1 lutego Marek Opioła, który do tej pory był wiceprezesem Najwyższej Izby Kontroli, przestał pełnić tę funkcję. Tym samym rozpoczęły się negocjacje między Marianem Banasiem a PiS ws. obsady stanowiska - podaje "Rzeczpospolita". Jak nieoficjalnie dowiedział się dziennik, prezes NIK chce zwolnić Janinę Bielak, obecną dyrektor generalną NIK i obsadzić tę funkcję "swoim człowiekiem", a w zamian za to partia rządząca zgłosi swojego kandydata na stanowisko wiceprezesa. "W obu przypadkach musi to być wspólna decyzja prezesa NIK i marszałka Sejmu, którym jest Elżbieta Witek z PiS" - podkreśla "Rzeczpospolita".
Dwa tygodnie temu Marian Banaś spotkał się z Andrzejem Dudą. Nie wiadomo jednak, czego dotyczyło spotkanie. Wysoko postawiony polityk PiS przekazał "Rzeczpospolitej", że prezydent "może być negocjatorem zwaśnionych stron". Przypomnijmy, że konflikt między Banasiem a PiS rozpoczął się po tym, kiedy na jaw wyszły niejasności dot. majątku prezesa NIK.
Kandydata partii na stanowisko wiceprezesa może wskazać także prezydent. - Może Banaś poszedł do prezydenta dlatego, że w PiS nie bardzo chcą z nim rozmawiać. W każdym razie prezes NIK jest w bieżącym kontakcie z Ryszardem Terleckim - powiedział rozmówca gazety.
Dlaczego Banaś chce zmienić dyrektora generalnego? "Rzeczpospolita" spekuluje, że być może obecna pod wszystkim chce się podpisywać. - Bo realna władza dyrektora generalnego jest trzy razy większa niż wiceprezesa.
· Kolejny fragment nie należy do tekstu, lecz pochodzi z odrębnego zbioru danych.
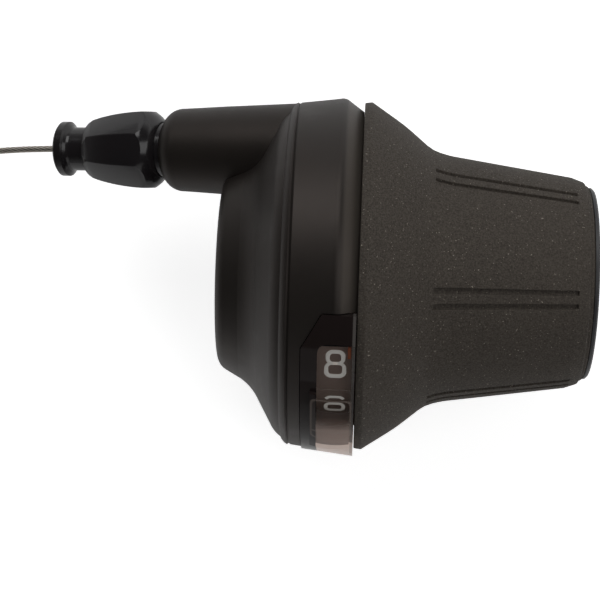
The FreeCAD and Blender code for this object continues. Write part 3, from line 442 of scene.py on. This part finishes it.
# ---- floor, backdrop and lamps

lightPlan = {
    "floorSize": 3.0,
    "floorGap": 0.0001,            # between the floor and the lowest piece
    "floorColor": (0.86, 0.86, 0.86),
    "floorLift": 0.72,             # brings the lit floor to white behind the object
    "glossShare": 0.2,             # part of that lift that shows in gloss
    # what gloss sees of the room: (low, high, strength at low, strength at high) of a direction
    "glossUp": (0.05, 0.55, 1.0, 0.05),
    "glossAcross": (-0.9, 0.35, 0.3, 1.0),
    "glossAhead": (-0.7, 0.3, 0.5, 0.85),
    "air": 0.17,                   # light from all round
    "aim": (0.012, 0, 0),          # where the lamps point
    # name: (place, size in metres, watts)
    "lamps": {
        "frontSoftbox": ((-0.10, 0.62, 0.62), (0.8, 0.5), 3.2),
        "riderSoftbox": ((0.15, -0.75, 0.45), (0.9, 0.4), 0.55),
        "outerSoftbox": ((0.50, 0.05, 0.62), (0.4, 0.8), 1.5),
    },
}


def whiteBehind(finish, shader, strength):
    # adds plain white for what the camera, gloss and glass see
    seen = finish.add("ShaderNodeLightPath", {}, {}, "Is Camera Ray")
    gloss = finish.add("ShaderNodeLightPath", {}, {}, "Is Glossy Ray")
    seen = seen.calc("MAXIMUM", gloss * lightPlan["glossShare"])
    seen = seen.calc("MAXIMUM", finish.add("ShaderNodeLightPath", {}, {}, "Is Transmission Ray"))
    lift = finish.add("ShaderNodeEmission", {}, {"Color": (1.0, 1.0, 1.0),
                                                 "Strength": seen * strength})
    return finish.add("ShaderNodeAddShader", {}, {0: shader, 1: lift})


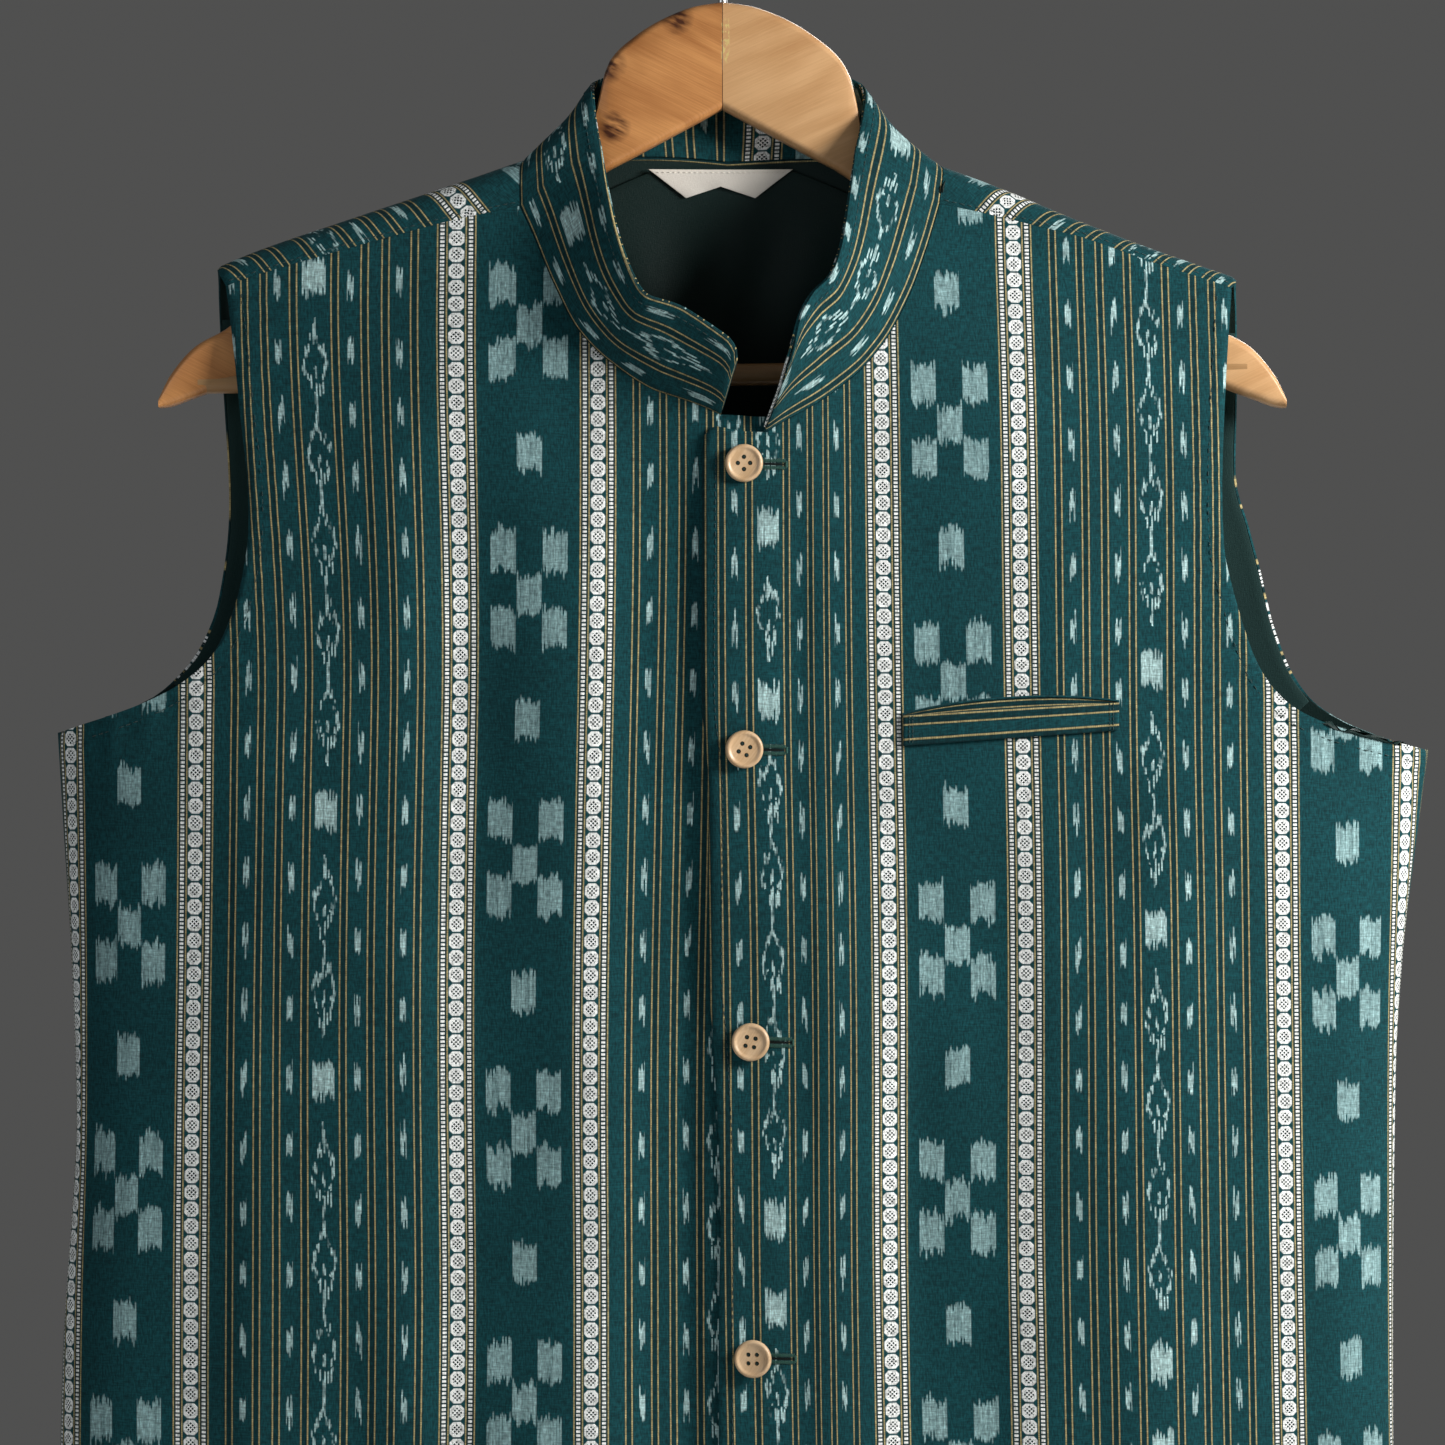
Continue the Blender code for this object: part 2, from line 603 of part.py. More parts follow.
def armhole_facing(name, armhole, side, x_sign, finish):
    """Strip that follows an armhole inside the wall, from the shoulder to the side seam."""
    depth_in = CLOTH + LAYER_GAP * 1.4

    def place(s, t, depth):
        share = 0.10 + 0.68 * s
        spot = along(armhole, share)
        ahead = along(armhole, share + 0.02)
        behind = along(armhole, share - 0.02)
        run = (ahead - behind).normalized()
        inward = Vector((run.y, -run.x)) * x_sign
        place_at = spot + inward * (0.0012 + FACING_WIDTH * t)
        return under_body(place_at.x, place_at.y, side, depth)

    return sheet_wall(name, 12, 2, place, depth_in, LINING, finish)


def build_facings(finish):
    armhole_facing("facing_front_left", LEFT_FRONT_ARMHOLE, FRONT, 1, finish)
    armhole_facing("facing_front_right", RIGHT_FRONT_ARMHOLE, FRONT, -1, finish)
    armhole_facing("facing_back_left", LEFT_BACK_ARMHOLE, BACK, 1, finish)
    armhole_facing("facing_back_right", RIGHT_BACK_ARMHOLE, BACK, -1, finish)


def neck_seam_z(x):
    """Height of the back neck seam, and of the yoke lining's top beyond it."""
    rows = [(row[0], row[1]) for row in COLLAR[LEFT_NECK_END + 2:RIGHT_NECK_END - 1]]
    limit = shoulder_z(x) - YOKE_TOP_DROP
    if abs(x) > 0.079:
        return limit
    return min(curve_value(rows, x) - 0.0045, limit)


def build_yoke_lining(finish):
    def place(s, t, depth):
        x = YOKE_HALF_WIDTH * (2 * s - 1)
        top = neck_seam_z(x)
        bottom = YOKE_BOTTOM + 0.012 * (2 * s - 1) ** 2
        return under_body(x, top + (bottom - top) * t, BACK, depth)

    return sheet_wall("lining_yoke", 22, 9, place, CLOTH + LAYER_GAP, LINING, finish)


def build_label(finish):
    """Swallow-tailed strip that hangs from the back neck seam."""
    depth_in = CLOTH + LAYER_GAP + LINING + LAYER_GAP

    def place(s, t, depth):
        centred = 2 * s - 1
        narrow = 1 - 0.52 * t
        x = LABEL_CENTRE + LABEL_HALF_WIDTH * centred * narrow
        tail = LABEL_HEIGHT - LABEL_NOTCH * (1 - abs(centred))
        return under_body(x, LABEL_TOP - tail * t, BACK, depth)

    return sheet_wall("label", 8, 1, place, depth_in, LABEL_WALL, finish)


# Welt pocket and buttons

def over_left_front(x, z, lift):
    """A point that stands this far off the left front."""
    point = under_body(x, z, FRONT, -lift)
    point.y -= left_front_lift(x)
    return point


def build_welt(finish):
    inner = Vector(WELT_TOP_INNER)
    outer = Vector(WELT_TOP_OUTER)

    def place(s, t, depth):
        top = inner.lerp(outer, s)
        height = WELT_HEIGHT_INNER + (WELT_HEIGHT_OUTER - WELT_HEIGHT_INNER) * s
        gape = WELT_GAPE * sin(pi * s) * (1 - t)
        return over_left_front(top.x, top.y - height * t, LAYER_GAP + gape + WELT_WALL - depth)

    return sheet_wall("welt", 10, 2, place, 0.0, WELT_WALL, finish)


def build_buttons(finish):
    """Turned discs with a raised rim and four holes, each lying on the left front."""
    half = BUTTON_THICKNESS / 2
    profile = [
        (0.0, -half), (BUTTON_RADIUS - 0.0012, -half), (BUTTON_RADIUS, -0.0002),
        (BUTTON_RADIUS - 0.0007, half),
        (BUTTON_RADIUS - 0.0018, half), (BUTTON_RADIUS - 0.0026, half - 0.0007), (0.0, half - 0.0007),
    ]
    for number, (x, z, turn, tilt) in enumerate(BUTTONS, start=1):
        disc = bmesh.new()
        verts = [disc.verts.new((radius, 0.0, height)) for radius, height in profile]
        line = [disc.edges.new(pair) for pair in zip(verts, verts[1:])]
        bmesh.ops.spin(disc, geom=verts + line, cent=(0, 0, 0), axis=(0, 0, 1), angle=2 * pi,
                       steps=16, use_merge=True)
        bmesh.ops.remove_doubles(disc, verts=disc.verts, dist=1e-6)
        made = finish_object("button_" + str(number), disc, finish)
        holes = bmesh.new()
        for i in range(4):
            angle = radians(turn) + i * pi / 2
            spot = Matrix.Translation((BUTTON_HOLE_RING * cos(angle), BUTTON_HOLE_RING * sin(angle), 0.0))
            bmesh.ops.create_cone(holes, cap_ends=True, segments=6, radius1=BUTTON_HOLE_RADIUS,
                                  radius2=BUTTON_HOLE_RADIUS, depth=BUTTON_THICKNESS * 3, matrix=spot)
        cutter = finish_object("cutter_holes_" + str(number), holes, finish)
        cutter.hide_render = True
        cutter.display_type = "WIRE"
        cutter.parent = made
        cut = made.modifiers.new("holes", "BOOLEAN")
        cut.operation = "DIFFERENCE"
        cut.object = cutter
        seat = over_left_front(x, z, LAYER_GAP + half + abs(sin(radians(tilt))) * BUTTON_RADIUS * 0.9)
        made.location = seat
        made.rotation_euler = (radians(90), 0.0, radians(tilt))


# Hanger

def arm_ring(x_sign, along_x):
    top = curve_value(LEFT_ARM_TOP if x_sign > 0 else RIGHT_ARM_TOP, along_x)
    if along_x > ARM_UNDER_CLOTH:
        top = min(top, shoulder_z(x_sign * along_x) - ARM_SEAT)
    bottom = curve_value(ARM_BOTTOM, along_x)
    centre_y = -ARM_END_SWEEP * (along_x / ARM_TIP) ** 2
    half = ARM_THICKNESS / 2
    bevel = min(ARM_BEVEL, (top - bottom) * 0.4)
    x = x_sign * max(along_x, SEAM_GAP / 2)
    ring = []
    for corner_z, corner_y, start in ((top, -1, 90), (bottom, -1, 180), (bottom, 1, 270), (top, 1, 0)):
        z_in = corner_z - bevel if corner_z == top else corner_z + bevel
        y_in = (half - bevel) * corner_y
        for turn in (0, 45, 90):
            angle = radians(start + turn)
            ring.append((x, centre_y + y_in + bevel * cos(angle), z_in + bevel * sin(angle)))
    return ring


def cut_away(made, name, cutter_mesh, finish):
    cutter = finish_object(name, cutter_mesh, finish)
    cutter.hide_render = True
    cutter.display_type = "WIRE"
    cut = made.modifiers.new(name, "BOOLEAN")
    cut.operation = "DIFFERENCE"
    cut.object = cutter


def bar_z(x):
    return BAR_HEIGHT + BAR_DROP * x


def rod(start, end, radius, segments):
    """A straight round rod between two points."""
    made = bmesh.new()
    reach = Vector(end) - Vector(start)
    turn = reach.to_track_quat("Z", "Y").to_matrix().to_4x4()
    middle = Matrix.Translation((Vector(start) + Vector(end)) / 2)
    bmesh.ops.create_cone(made, cap_ends=True, segments=segments, radius1=radius, radius2=radius,
                          depth=reach.length, matrix=middle @ turn)
    return made


def bar_spot(x):
    return Vector((x, BAR_Y, bar_z(x)))


def build_hanger(wood):
    stations = [0.0, 0.012, 0.024, 0.034, 0.043, 0.049, 0.052, 0.058, 0.068, 0.080, 0.095,
                0.113, 0.132, 0.152, 0.170, 0.185, 0.198, 0.209, 0.218, 0.225, ARM_TIP]
    for name, x_sign in (("hanger_arm_left", 1), ("hanger_arm_right", -1)):
        arm = finish_object(name, loft([arm_ring(x_sign, spot) for spot in stations]), wood)
        hook_bore = rod((0, 0, HOOK_FOOT - BORE_CLEARANCE), (0, 0, -0.060),
                        WIRE_RADIUS + BORE_CLEARANCE, 16)
        cut_away(arm, "cutter_hook_" + name, hook_bore, wood)
        bore_end = bar_spot(x_sign * (BAR_END + BORE_CLEARANCE))
        bar_bore = rod(bar_spot(0.0), bore_end, BAR_RADIUS + BORE_CLEARANCE, 16)
        cut_away(arm, "cutter_bar_" + name, bar_bore, wood)
    finish_object("trouser_bar", rod(bar_spot(-BAR_END), bar_spot(BAR_END), BAR_RADIUS, 16), wood)


def build_hook(metal):
    """A bent wire: three quarters of a ring, a turn back to the middle and a stem."""
    centre_z = -HOOK_INNER_RADIUS
    bend = HOOK_INNER_RADIUS + WIRE_RADIUS
    route = []
    for i in range(25):
        angle = radians(195 - 255 * i / 24)
        route.append((bend * cos(angle), centre_z + bend * sin(angle)))
    last_x = bend * cos(radians(-60))
    last_z = centre_z + bend * sin(radians(-60))
    turn_x = last_x + bend * 0.5
    turn_z = last_z - bend * sin(radians(60))
    for i in range(1, 7):
        angle = radians(120 + 10 * i)
        route.append((turn_x + bend * cos(angle), turn_z + bend * sin(angle)))
    route.append((0.0, -0.072))
    route.append((0.0, HOOK_FOOT))
    line = bpy.data.curves.new("hook", "CURVE")
    line.dimensions = "3D"
    line.bevel_depth = WIRE_RADIUS
    line.bevel_resolution = 2
    line.use_fill_caps = True
    spline = line.splines.new("POLY")
    spline.points.add(len(route) - 1)
    for point, (x, z) in zip(spline.points, route):
        point.co = (x, 0.0, z, 1.0)
    line.materials.append(metal)
    hook = bpy.data.objects.new("hook", line)
    bpy.context.collection.objects.link(hook)


def main():
    for old in list(bpy.data.objects):
        bpy.data.objects.remove(old)
    cloth = material("ikat_cloth", (0.010, 0.060, 0.068), 0.85)
    lining = material("lining", (0.006, 0.016, 0.016), 0.60)
    white = material("label", (0.580, 0.550, 0.480), 0.70)
    wood = material("hanger_wood", (0.630, 0.370, 0.170), 0.40)
    button_wood = material("button_wood", (0.720, 0.480, 0.290), 0.55)
    metal = material("hook_wire", (0.700, 0.700, 0.700), 0.25, 1.0)
    build_fronts(cloth)
    build_back(cloth)
    build_collar(cloth)
    build_facings(lining)
    build_yoke_lining(lining)
    build_label(white)
    build_welt(cloth)
    build_buttons(button_wood)
    build_hanger(wood)
    build_hook(metal)


main()
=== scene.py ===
# A sleeveless striped jacket on a wooden hanger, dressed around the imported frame.
# Metres. The fronts face -Y and the wearer's left is at +X, so the right front is at -X.

from bisect import bisect_right
from math import acos, cos, exp, pi, radians, sin, sqrt

import bmesh
import bpy
import numpy
from mathutils import Matrix, Vector, noise


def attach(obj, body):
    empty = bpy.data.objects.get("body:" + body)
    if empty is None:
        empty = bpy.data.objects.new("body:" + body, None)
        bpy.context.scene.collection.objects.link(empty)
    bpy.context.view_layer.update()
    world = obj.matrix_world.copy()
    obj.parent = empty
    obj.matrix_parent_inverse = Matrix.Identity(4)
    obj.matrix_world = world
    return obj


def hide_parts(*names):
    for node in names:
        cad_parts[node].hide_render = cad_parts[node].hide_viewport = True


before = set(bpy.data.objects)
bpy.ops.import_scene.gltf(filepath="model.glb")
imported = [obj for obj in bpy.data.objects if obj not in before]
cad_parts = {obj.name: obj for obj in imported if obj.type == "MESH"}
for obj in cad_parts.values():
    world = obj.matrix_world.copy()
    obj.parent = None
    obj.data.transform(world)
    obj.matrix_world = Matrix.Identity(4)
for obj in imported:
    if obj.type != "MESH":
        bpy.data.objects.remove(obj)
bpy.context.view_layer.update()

front = -1      # sides of the body, as the sign of y
back = 1


# Small tools

# Function of the first column that runs smoothly through the rows
def smoothCurve(rows):
    rows = sorted(rows)
    starts = [row[0] for row in rows]
    slopes = []
    for i in range(len(rows)):
        low = rows[max(i - 1, 0)]
        high = rows[min(i + 1, len(rows) - 1)]
        slopes.append((high[1] - low[1]) / (high[0] - low[0]))

    def at(x):
        if x <= starts[0]:
            return rows[0][1]
        if x >= starts[-1]:
            return rows[-1][1]
        i = bisect_right(starts, x) - 1
        width = starts[i + 1] - starts[i]
        t = (x - starts[i]) / width
        ease = t * t * (3 - 2 * t)
        bend = width * (t * (1 - t) ** 2 * slopes[i] - t * t * (1 - t) * slopes[i + 1])
        return rows[i][1] * (1 - ease) + rows[i + 1][1] * ease + bend
    return at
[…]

Wiceprezes ma taką władzę, jaką mu da prezes, może mu narzucić nawet kierowcę czy sekretarkę - informuje jeden z rozmówców.
Kilka dni temu pisaliśmy na Gazeta.pl, że ABW odebrała szefowi NIK certyfikat bezpieczeństwa. Jedną z przyczyn miały być "dochody nieznanego pochodzenia". Banaś odwołał się do premiera Mateusza Morawieckiego.